» The request
Give back, unchanged, the line with "Keep writing the", the line with "names for the", and every line between them, and no other line.

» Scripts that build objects
'''

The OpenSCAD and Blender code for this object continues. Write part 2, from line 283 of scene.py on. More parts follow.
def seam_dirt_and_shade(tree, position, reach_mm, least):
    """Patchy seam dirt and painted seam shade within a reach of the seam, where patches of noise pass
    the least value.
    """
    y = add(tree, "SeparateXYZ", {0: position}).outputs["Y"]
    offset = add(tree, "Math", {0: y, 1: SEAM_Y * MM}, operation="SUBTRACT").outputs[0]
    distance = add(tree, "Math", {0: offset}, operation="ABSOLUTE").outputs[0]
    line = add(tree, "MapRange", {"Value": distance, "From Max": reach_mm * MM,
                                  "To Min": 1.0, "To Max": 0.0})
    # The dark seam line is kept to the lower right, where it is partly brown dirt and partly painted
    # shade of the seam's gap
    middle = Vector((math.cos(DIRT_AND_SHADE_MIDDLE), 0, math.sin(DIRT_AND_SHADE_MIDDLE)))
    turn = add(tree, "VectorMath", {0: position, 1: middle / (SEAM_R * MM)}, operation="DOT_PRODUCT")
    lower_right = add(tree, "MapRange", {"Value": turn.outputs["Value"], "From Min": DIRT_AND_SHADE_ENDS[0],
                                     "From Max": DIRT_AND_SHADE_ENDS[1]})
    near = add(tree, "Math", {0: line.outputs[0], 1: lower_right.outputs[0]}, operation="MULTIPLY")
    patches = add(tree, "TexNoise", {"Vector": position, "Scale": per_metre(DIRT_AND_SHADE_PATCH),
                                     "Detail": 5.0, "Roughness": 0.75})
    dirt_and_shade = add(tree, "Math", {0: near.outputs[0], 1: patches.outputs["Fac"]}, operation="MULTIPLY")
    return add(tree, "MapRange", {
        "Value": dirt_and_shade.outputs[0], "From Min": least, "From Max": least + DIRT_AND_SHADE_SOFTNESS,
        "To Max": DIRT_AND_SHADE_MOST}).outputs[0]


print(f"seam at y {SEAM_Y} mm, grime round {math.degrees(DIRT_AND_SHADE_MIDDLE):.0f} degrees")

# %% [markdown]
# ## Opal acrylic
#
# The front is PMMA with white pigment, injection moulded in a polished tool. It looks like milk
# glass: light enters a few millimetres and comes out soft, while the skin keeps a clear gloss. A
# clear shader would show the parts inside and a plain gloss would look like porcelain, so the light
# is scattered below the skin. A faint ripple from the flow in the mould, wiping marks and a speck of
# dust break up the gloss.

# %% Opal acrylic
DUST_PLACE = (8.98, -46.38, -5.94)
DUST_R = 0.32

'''
'''

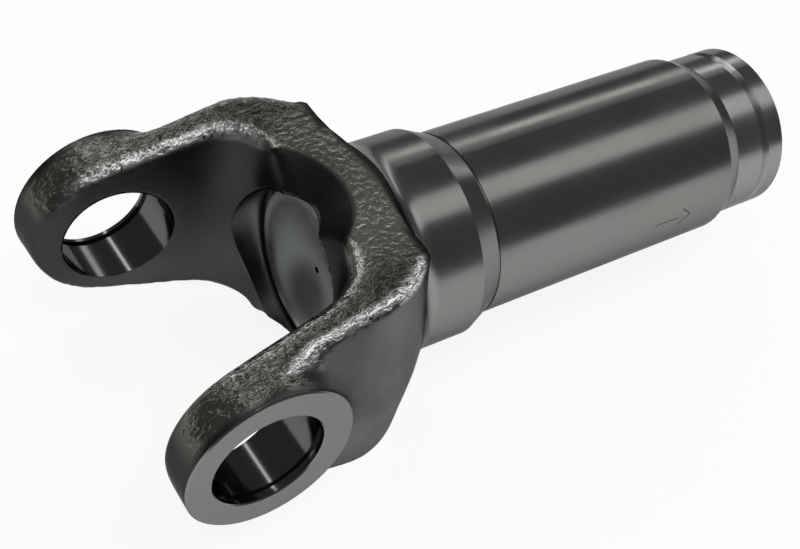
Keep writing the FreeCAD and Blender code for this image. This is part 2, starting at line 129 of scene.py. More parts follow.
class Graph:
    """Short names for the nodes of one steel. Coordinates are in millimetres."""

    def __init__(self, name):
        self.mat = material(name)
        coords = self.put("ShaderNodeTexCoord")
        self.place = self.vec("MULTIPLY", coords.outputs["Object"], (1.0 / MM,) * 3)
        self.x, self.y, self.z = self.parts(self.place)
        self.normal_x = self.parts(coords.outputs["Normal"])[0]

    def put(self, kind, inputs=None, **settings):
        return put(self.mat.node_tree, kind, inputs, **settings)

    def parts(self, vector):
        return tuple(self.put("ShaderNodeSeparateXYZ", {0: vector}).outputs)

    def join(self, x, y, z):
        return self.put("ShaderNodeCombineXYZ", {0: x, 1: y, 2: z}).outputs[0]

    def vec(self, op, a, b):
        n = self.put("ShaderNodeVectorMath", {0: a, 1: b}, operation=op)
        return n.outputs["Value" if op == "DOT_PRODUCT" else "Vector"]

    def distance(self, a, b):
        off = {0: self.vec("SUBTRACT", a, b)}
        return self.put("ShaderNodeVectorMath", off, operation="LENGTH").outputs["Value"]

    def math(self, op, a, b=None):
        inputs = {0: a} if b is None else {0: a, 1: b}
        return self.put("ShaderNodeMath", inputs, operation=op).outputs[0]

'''

» Solution for this exercise
Keep writing the FreeCAD and Blender code for this image. This is part 2, starting at line 129 of scene.py. More parts follow.
class Graph:
    """Short names for the nodes of one steel. Coordinates are in millimetres."""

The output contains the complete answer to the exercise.